Likewise, we cannot say whether the right to have an accounting is barred by the statute. It has been said that the statute generally begins to run against the right of a partner to require an accounting, upon dissolution of the partnership. But it seems to be the rule that where one partner continues on in winding up the affairs of the partnership, collecting its assets or discharging its debts, the statute does not begin to run immediately upon dissolution but is deferred until after the business of the firm is concluded.[4] On the basis of the record before us we cannot say with exactness when a final dissolution was accomplished, how long the affairs of the firm continued after June 1949, or when the business of the firm was concluded. The fixing of the time when a cause of action for an accounting accrued to Wright will depend upon these and other circumstances surrounding the parties after the time of the dissolution of the partnership.
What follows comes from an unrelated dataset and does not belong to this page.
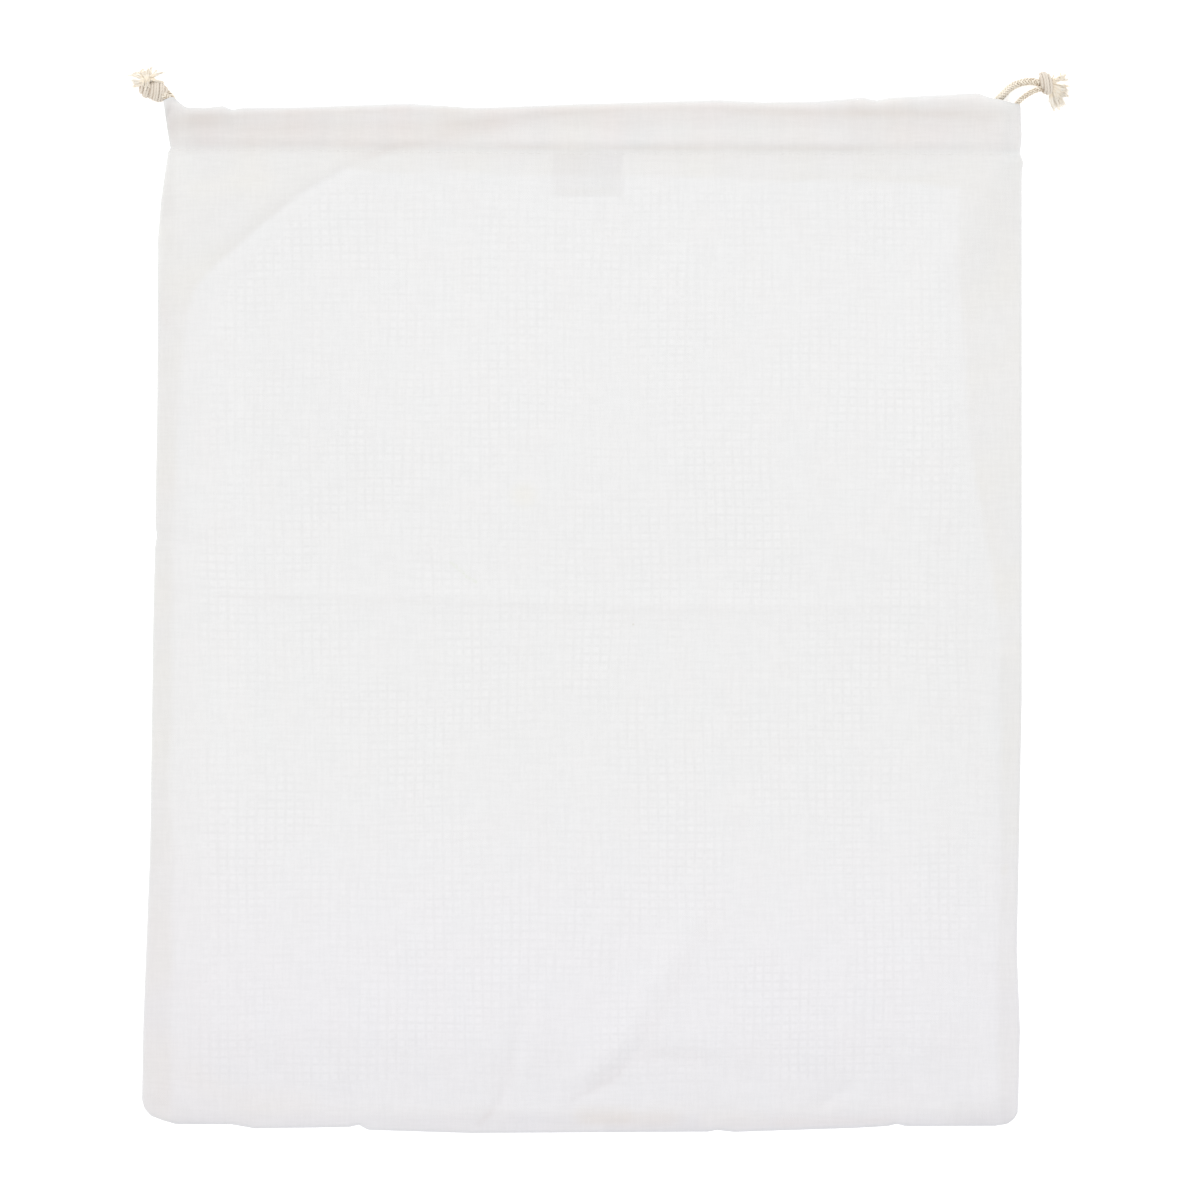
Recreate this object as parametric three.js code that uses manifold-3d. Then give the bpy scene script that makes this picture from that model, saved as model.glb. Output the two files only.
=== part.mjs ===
// A drawstring produce bag of plain white cotton with a cotton net back, lying flat on its net side.
// Millimetres, +Z up. The mouth is towards +Y, and the origin is at the middle of the cloth, on the
// surface that the bag lies on. The plain front cloth folds round the sides and the bottom, and the net
// is set into it at the back. Two cords run through the casings of the mouth, one out of each corner.
import * as THREE from "three";
import { mergeVertices } from "three/addons/utils/BufferGeometryUtils.js";
import Module from "manifold-3d";

const wasm = await Module();
wasm.setup();

// Driving sizes
const CLOTH = 1.1; // thickness of a cloth solid
const NET = 1.0; // thickness of the net solid
const GAP = 0.3; // clearance between pieces
const SEWN_GAP = 0.45; // the same, measured along X or Y, where pieces meet edge to edge, also aslant
const CORD = 2.8; // diameter of a drawcord
const CORD_SIDES = 8;
const TUNNEL = CORD + 2 * 0.35; // room for a cord in its casing
const CASING = TUNNEL + 2 * CLOTH; // height of a casing with its cord
const SIDE_WALL = 1.4; // cloth at the folded sides, measured level
const RIM = 2.4; // height of the folded edge
const RIM_ROUND = 1.2; // how far in from the edge the fold rounds over
const LOFT = 7.7; // height of the front cloth over the middle of the bag
const LOFT_RAMP = 36; // how far in from an edge the cloth reaches that height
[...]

Remanded, for further proceedings as outlined above.

HOOD, Associate Judge, concurs in the result.


[1] Summerson v. Donovan, 110 Va. 657, 66 S.E. 822; Boyle v. Smith, D.C.Mun. App., 64 A.2d 428. See also cases from other jurisdictions collected in Notes, 21 A.L.R. 21, 58 A.L.R. 621, 168 A.L.R. 1088.

[2] 64 A.2d at page 429. Citations omitted.

[3] Bair v. Bryant, D.C.Mun.App., 96 A.2d 508.

[4] See Riddle v. Whitehill, 135 U.S. 621, 10 S. Ct. 924, 34 L. Ed. 282; Hewett v. Lewis, 4 Mackey 10, 15 D.C. 10; 40 Am.Jur., Partnerships, ยง 335 et seq.